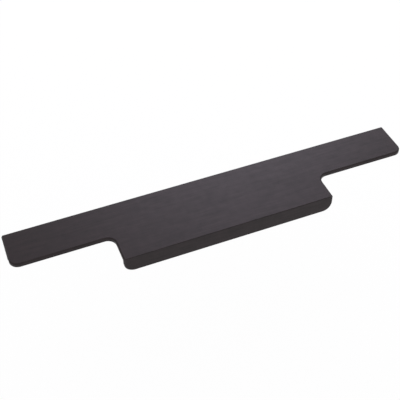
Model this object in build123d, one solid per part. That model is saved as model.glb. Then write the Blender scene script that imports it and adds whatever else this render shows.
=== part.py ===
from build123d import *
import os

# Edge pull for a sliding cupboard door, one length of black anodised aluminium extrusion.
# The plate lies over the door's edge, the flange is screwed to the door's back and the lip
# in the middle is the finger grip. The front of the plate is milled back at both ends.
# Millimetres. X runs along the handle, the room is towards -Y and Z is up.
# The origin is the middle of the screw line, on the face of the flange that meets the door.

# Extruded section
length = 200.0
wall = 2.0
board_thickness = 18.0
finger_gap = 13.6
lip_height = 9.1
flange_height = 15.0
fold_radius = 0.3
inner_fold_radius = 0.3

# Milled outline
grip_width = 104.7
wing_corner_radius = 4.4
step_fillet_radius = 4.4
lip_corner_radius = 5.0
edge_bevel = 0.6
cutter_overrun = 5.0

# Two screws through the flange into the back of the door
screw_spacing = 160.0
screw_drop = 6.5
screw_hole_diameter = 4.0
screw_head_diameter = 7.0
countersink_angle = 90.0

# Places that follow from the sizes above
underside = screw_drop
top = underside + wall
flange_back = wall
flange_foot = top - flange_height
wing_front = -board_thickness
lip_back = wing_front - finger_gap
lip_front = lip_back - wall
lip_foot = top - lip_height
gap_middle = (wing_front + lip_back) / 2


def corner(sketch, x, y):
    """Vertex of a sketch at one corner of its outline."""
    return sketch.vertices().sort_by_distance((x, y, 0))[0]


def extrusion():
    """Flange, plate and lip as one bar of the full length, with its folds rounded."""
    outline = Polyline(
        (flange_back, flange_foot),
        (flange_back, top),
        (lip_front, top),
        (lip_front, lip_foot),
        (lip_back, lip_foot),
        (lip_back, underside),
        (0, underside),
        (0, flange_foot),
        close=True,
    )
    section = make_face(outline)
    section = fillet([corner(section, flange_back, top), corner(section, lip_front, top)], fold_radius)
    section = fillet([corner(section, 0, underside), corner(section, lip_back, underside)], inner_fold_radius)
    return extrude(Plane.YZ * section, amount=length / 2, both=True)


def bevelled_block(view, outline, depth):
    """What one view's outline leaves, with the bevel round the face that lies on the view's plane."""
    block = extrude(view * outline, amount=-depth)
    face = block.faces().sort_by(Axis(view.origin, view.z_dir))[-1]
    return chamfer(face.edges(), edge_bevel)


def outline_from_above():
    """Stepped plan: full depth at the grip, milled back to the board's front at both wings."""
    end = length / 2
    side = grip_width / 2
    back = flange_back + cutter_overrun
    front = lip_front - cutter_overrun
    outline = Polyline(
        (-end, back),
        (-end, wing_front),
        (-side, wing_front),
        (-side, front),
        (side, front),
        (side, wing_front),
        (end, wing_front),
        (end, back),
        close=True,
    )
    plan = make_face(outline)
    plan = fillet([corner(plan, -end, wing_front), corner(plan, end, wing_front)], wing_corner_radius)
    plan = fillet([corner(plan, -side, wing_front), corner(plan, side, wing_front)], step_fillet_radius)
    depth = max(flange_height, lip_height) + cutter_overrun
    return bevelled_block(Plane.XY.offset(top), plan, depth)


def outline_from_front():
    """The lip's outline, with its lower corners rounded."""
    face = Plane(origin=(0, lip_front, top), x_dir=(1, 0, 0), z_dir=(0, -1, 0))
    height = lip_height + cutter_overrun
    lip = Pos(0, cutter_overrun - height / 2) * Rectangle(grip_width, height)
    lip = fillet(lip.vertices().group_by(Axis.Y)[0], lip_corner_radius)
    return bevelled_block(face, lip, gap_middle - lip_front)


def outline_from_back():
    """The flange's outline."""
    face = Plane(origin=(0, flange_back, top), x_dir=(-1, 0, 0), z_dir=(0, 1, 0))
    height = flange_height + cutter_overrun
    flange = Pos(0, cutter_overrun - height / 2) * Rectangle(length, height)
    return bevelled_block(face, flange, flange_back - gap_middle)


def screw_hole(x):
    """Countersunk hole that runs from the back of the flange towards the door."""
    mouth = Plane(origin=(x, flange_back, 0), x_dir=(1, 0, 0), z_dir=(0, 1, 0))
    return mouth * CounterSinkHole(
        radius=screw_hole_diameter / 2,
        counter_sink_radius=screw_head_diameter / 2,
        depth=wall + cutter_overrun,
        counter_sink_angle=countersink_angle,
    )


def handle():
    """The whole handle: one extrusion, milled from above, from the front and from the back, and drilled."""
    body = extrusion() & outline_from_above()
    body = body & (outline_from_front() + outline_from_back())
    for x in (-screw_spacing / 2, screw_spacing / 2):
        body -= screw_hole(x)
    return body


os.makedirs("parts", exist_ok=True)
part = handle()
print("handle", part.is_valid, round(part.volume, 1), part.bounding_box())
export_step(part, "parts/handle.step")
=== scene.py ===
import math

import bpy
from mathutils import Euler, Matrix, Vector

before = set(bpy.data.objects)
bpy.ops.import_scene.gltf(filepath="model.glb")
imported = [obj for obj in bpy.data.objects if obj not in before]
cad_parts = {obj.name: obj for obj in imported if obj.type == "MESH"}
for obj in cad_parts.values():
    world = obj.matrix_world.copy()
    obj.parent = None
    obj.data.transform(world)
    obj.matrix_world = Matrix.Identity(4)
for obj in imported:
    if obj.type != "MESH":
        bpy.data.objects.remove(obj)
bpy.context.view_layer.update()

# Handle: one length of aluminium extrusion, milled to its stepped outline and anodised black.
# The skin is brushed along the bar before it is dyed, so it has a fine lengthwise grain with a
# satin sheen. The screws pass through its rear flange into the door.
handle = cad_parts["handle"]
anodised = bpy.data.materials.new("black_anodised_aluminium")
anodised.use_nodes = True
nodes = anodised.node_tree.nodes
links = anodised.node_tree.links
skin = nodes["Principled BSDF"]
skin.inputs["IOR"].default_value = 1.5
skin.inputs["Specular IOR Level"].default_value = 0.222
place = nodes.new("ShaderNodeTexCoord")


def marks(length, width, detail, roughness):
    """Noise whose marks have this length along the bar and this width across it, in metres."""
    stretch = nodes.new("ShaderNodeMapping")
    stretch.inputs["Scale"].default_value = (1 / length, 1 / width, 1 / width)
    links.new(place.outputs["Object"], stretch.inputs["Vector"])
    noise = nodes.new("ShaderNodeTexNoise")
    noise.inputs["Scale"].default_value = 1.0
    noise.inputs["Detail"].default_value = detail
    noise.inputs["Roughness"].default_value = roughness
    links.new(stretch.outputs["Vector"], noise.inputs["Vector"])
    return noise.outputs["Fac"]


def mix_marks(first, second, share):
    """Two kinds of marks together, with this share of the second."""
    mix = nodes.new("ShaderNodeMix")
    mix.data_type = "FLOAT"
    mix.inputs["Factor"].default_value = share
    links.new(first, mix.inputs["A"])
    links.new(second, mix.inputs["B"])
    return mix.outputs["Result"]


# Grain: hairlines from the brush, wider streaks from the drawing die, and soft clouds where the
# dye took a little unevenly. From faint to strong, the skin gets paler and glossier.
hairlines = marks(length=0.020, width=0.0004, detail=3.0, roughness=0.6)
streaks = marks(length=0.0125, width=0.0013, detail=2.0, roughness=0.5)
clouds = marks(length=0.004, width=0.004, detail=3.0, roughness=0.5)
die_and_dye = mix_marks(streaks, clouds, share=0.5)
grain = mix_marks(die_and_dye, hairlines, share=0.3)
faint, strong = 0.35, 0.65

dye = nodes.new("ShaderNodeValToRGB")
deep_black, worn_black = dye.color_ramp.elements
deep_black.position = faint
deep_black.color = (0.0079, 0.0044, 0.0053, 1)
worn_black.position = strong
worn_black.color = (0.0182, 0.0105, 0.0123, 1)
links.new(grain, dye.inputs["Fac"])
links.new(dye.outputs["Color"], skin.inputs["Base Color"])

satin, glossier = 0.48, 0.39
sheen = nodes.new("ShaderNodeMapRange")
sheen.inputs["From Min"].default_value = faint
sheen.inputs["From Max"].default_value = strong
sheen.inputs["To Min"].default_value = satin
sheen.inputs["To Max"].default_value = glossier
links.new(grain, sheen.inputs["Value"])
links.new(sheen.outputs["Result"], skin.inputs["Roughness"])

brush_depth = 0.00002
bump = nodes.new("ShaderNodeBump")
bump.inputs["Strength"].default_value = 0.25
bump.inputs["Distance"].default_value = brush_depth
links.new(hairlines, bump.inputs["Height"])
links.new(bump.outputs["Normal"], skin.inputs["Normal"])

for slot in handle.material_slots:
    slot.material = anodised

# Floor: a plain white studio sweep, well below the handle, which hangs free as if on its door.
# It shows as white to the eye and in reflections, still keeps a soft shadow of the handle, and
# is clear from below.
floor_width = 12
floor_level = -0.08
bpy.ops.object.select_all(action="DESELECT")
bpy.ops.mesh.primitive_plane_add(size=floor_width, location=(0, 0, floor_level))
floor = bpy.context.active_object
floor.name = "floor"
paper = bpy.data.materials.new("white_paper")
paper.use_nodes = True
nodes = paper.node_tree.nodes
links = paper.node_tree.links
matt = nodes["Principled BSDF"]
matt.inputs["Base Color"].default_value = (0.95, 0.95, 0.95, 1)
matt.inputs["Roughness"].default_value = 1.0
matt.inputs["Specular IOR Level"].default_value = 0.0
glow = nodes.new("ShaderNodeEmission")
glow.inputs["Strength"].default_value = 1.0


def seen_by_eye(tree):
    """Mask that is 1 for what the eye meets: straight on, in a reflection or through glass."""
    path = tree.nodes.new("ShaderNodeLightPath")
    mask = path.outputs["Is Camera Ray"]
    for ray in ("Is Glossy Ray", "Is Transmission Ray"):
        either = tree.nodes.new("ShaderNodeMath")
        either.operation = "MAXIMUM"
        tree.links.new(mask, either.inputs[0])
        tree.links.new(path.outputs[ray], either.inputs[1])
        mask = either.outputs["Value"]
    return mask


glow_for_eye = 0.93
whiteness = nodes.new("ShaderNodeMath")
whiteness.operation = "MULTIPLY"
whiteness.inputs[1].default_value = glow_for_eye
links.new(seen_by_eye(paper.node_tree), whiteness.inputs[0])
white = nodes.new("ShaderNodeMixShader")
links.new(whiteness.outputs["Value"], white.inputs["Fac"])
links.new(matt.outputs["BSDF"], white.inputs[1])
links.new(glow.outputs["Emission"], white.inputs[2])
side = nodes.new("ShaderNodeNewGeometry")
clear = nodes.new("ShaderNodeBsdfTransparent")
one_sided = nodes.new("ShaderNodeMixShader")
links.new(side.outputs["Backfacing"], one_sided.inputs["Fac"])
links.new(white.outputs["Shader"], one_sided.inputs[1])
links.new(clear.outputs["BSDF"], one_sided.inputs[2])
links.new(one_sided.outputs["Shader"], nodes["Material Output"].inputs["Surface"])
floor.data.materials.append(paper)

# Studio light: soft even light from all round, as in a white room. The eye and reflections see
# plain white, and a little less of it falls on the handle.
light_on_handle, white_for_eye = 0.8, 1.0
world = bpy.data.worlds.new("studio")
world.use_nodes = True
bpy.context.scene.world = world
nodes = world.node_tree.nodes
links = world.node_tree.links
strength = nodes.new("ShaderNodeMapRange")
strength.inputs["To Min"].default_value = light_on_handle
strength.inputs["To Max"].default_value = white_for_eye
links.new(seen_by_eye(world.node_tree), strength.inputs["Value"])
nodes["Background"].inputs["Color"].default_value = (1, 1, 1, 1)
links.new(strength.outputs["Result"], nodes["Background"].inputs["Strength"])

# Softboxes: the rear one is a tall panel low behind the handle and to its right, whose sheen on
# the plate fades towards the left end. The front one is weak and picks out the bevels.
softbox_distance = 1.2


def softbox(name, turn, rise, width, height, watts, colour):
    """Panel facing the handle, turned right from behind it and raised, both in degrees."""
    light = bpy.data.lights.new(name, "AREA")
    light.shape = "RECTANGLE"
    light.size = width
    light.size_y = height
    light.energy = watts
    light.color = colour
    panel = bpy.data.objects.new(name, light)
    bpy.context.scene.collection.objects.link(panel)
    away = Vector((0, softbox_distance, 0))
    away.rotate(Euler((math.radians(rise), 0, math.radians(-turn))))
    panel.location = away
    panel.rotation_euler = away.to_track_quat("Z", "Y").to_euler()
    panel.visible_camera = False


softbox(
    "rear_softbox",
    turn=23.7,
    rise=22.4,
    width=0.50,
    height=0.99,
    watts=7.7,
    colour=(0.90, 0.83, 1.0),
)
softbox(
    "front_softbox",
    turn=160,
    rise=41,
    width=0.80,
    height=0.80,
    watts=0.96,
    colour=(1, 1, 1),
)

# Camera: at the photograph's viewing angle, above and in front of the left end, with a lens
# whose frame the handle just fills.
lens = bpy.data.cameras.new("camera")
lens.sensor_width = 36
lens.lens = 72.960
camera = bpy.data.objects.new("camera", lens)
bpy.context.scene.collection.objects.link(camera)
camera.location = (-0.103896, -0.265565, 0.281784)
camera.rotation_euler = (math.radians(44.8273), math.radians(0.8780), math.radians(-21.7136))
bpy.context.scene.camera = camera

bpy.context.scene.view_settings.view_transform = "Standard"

* * *

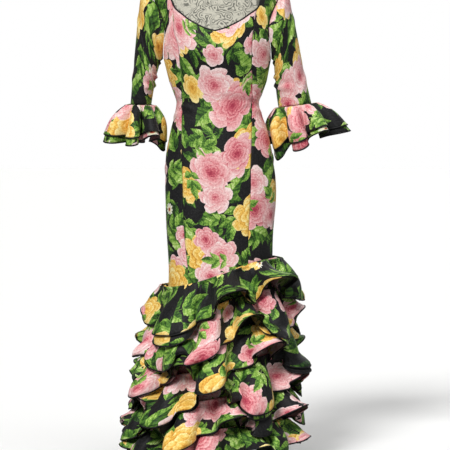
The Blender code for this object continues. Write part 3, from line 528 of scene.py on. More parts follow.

* * *

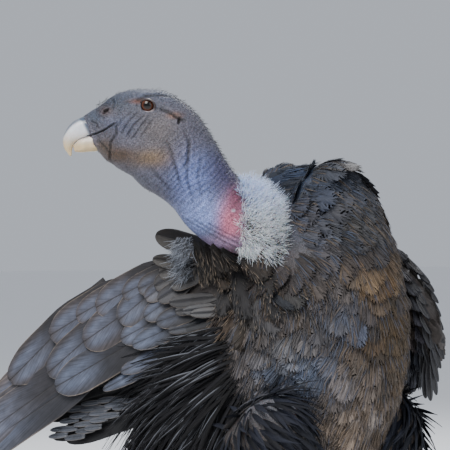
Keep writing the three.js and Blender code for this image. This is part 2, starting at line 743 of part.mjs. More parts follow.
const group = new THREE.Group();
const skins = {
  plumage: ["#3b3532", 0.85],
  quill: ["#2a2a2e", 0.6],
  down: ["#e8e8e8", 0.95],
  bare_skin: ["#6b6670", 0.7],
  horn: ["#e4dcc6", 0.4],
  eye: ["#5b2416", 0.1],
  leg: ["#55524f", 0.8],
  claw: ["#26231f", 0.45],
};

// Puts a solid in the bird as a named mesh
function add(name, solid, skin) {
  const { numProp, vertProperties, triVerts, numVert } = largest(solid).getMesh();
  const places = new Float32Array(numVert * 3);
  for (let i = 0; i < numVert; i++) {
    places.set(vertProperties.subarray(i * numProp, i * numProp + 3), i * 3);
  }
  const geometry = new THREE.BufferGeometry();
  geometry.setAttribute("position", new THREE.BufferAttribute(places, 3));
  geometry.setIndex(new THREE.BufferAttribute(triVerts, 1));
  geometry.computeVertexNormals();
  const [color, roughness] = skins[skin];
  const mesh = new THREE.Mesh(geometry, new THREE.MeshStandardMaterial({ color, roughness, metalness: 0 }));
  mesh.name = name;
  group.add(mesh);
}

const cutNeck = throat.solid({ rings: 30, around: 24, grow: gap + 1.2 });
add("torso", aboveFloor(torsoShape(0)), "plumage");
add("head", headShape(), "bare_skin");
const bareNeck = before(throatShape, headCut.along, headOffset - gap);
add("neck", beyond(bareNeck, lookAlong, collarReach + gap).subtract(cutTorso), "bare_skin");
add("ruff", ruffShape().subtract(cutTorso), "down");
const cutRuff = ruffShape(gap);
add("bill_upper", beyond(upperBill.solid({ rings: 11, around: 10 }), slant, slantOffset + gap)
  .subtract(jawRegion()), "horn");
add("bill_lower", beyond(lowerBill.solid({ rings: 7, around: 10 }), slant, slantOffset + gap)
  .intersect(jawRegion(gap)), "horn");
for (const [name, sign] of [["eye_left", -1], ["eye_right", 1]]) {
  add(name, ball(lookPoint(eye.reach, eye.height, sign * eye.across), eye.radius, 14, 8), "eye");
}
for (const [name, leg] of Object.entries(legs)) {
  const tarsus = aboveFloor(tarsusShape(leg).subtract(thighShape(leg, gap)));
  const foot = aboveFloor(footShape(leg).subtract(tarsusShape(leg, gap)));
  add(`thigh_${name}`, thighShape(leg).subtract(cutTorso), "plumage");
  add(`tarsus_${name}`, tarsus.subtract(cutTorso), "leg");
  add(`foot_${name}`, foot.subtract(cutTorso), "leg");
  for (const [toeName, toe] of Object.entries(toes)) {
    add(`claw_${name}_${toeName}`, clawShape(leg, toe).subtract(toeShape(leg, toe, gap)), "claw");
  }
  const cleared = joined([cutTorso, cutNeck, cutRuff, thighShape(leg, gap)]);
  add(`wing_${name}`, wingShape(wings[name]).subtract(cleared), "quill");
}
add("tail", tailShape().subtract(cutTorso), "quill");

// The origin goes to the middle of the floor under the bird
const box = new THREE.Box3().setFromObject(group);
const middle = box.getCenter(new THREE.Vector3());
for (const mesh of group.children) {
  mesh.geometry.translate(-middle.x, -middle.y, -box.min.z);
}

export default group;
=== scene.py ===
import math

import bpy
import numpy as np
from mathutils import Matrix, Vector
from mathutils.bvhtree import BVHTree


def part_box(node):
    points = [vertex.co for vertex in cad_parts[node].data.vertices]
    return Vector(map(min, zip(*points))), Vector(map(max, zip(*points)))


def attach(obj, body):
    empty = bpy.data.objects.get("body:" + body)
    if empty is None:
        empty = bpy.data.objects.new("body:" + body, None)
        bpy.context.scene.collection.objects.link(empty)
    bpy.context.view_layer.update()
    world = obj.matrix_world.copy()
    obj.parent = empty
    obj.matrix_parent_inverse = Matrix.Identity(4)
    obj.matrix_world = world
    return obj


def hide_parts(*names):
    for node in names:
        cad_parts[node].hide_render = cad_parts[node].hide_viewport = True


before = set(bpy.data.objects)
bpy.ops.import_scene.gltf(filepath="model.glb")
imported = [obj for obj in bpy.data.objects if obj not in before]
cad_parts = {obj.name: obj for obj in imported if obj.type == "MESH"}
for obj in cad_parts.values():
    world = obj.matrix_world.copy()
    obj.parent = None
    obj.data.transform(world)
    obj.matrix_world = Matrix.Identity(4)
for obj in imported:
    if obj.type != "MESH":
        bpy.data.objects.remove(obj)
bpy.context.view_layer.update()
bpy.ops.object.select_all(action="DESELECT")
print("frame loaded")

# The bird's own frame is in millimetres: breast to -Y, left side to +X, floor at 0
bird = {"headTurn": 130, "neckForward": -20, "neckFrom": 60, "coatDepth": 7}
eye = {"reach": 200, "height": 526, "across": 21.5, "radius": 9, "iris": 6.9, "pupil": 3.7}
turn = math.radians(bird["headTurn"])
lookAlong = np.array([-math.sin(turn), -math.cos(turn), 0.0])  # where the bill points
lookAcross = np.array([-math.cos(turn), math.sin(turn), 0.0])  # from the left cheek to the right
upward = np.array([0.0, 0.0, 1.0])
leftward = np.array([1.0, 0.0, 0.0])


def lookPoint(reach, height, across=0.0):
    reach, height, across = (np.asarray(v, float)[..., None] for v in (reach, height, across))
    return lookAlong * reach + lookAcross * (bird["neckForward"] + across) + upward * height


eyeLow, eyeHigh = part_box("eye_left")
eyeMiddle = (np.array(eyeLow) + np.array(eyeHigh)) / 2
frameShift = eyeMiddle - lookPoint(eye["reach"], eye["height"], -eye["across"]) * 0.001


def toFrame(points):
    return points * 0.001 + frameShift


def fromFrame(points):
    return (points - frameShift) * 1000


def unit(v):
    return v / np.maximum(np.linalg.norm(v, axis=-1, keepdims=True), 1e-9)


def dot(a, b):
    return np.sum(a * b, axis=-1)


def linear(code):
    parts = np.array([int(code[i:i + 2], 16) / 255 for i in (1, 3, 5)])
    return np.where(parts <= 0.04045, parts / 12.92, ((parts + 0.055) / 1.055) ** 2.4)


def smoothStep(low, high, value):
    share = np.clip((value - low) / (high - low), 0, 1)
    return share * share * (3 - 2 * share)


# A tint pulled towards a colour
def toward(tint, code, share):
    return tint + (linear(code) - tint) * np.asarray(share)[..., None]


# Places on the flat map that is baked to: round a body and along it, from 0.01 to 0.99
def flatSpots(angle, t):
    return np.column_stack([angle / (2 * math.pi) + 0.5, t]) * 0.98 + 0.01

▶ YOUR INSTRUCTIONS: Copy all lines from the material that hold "body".

▶ OUTPUT OF THE EXERCISE:
    body = extrusion() & outline_from_above()
    body = body & (outline_from_front() + outline_from_back())
        body -= screw_hole(x)
    return body
def attach(obj, body):
    empty = bpy.data.objects.get("body:" + body)
        empty = bpy.data.objects.new("body:" + body, None)
# Places on the flat map that is baked to: round a body and along it, from 0.01 to 0.99